» **PROVIDED MATERIAL**

<<<<

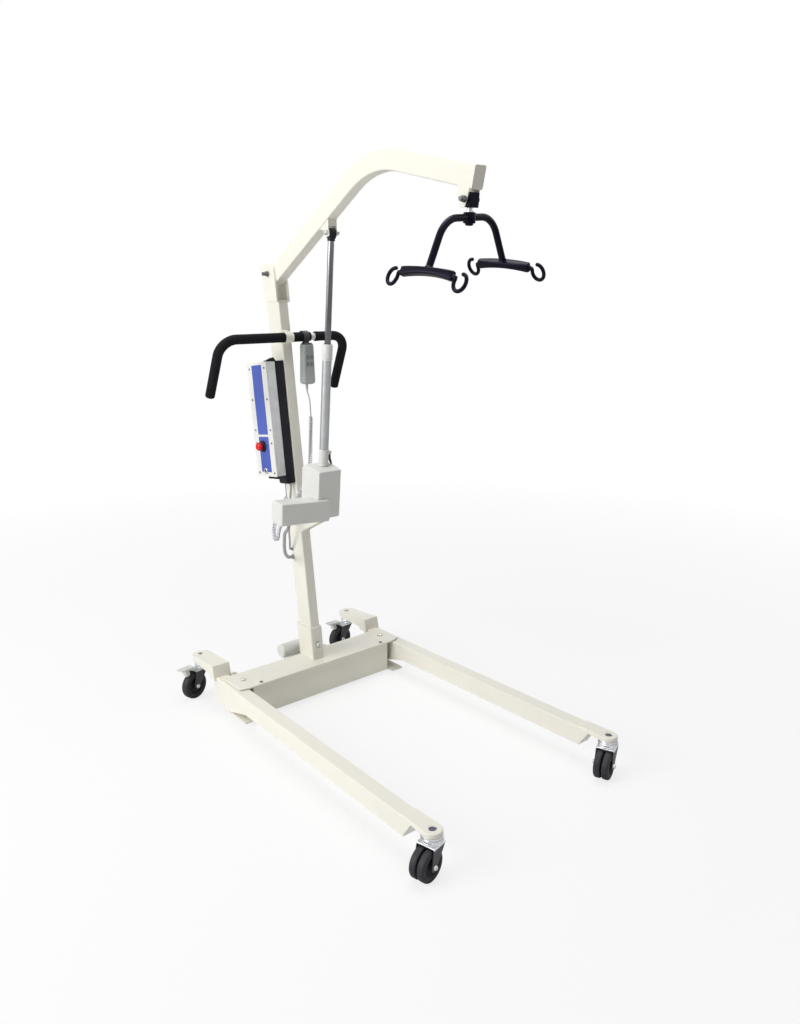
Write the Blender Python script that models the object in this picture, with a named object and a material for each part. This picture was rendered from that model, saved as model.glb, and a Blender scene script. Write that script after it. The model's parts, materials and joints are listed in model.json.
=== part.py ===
import math

import bpy
import bmesh
import numpy
from mathutils import Matrix, Vector

# Bariatric floor hoist: steel base with two spreading legs, a leaning mast, a cranked boom
# and a four-point spreader bar. Lengths in metres, +Z up, forward is -Y.

# Height of the floor in the frame that the pieces are laid out in
FLOOR_Z = 0.030

# General clearances and sheet thicknesses
FIT_GAP = 0.0003
PIN_GAP = 0.0003
OPEN_PIVOT_GAP = 0.0015
SEAM_OVERLAP = 0.0005
TUBE_WALL = 0.003
ROUND_STEPS = 2
BOLT_SIDES = 12

# Base cross member, its plates and the leg pivots
BOX_HALF_LENGTH = 0.300
BOX_HALF_DEPTH = 0.057
BOX_WALL = 0.004
PLATE_THICKNESS = 0.006
BOTTOM_PLATE_Z = 0.044
TOP_PLATE_Z = 0.160
TOP_PLATE_FRONT_Y = -0.069
TOP_PLATE_CORNER_Y = -0.058
TOP_PLATE_CHAMFER = 0.039
TOP_PLATE_EDGE = 0.0455
BOTTOM_TAB_FRONT_Y = -0.085
BOTTOM_TAB_REAR_Y = 0.030
PIVOT_RADIUS = 0.008
PIVOT_WALL_GAP = 0.0005
PIVOT_X = BOX_HALF_LENGTH + PIVOT_RADIUS + PIVOT_WALL_GAP
TOP_PLATE_HALF_LENGTH = PIVOT_X + TOP_PLATE_EDGE
TOP_PLATE_CORNER_X = TOP_PLATE_HALF_LENGTH - TOP_PLATE_CHAMFER
PIVOT_HEAD_RADIUS = 0.0100
PIVOT_HEAD_HEIGHT = 0.006
SMALL_BOLT_INSET = 0.033
SMALL_BOLT_X = BOX_HALF_LENGTH - SMALL_BOLT_INSET
SMALL_BOLT_Y = -0.056
SMALL_BOLT_RADIUS = 0.007
SMALL_BOLT_HEIGHT = 0.004

# Legs, measured across and along the leg from its pivot
LEG_SPREAD = 0.0237
LEG_OFFSET = 0.0335
LEG_WIDTH = 0.050
LEG_EDGE = 0.0024
LEG_TOP_Z = 0.158
LEG_BOTTOM_Z = 0.097
LEG_DEEP_Z = 0.052
LEG_HEEL_Z = 0.068
LEG_CUT_TOP_Y = -1.005
LEG_CUT_BOTTOM_Y = -0.965
LEG_HEEL_Y = 0.075
LEG_STEP_Y = 0.035
LEG_RAMP_Y = -0.120
LEG_REAR_Y = 0.120
LUG_RADIUS = 0.020
LUG_GAP = 0.002
FRONT_CASTER_Y = -1.0563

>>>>

Everything from the first line of the data through the line containing "import math" should be echoed exactly. Add nothing.

» **ANSWER IN FULL**
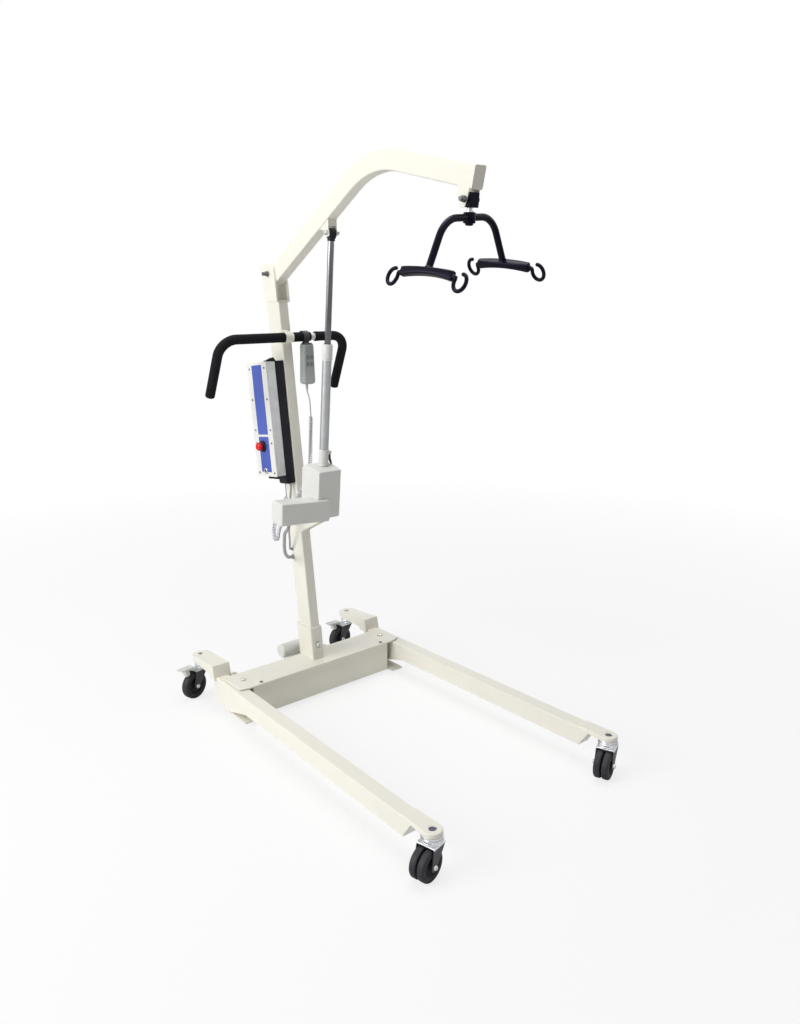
Write the Blender Python script that models the object in this picture, with a named object and a material for each part. This picture was rendered from that model, saved as model.glb, and a Blender scene script. Write that script after it. The model's parts, materials and joints are listed in model.json.
=== part.py ===
import math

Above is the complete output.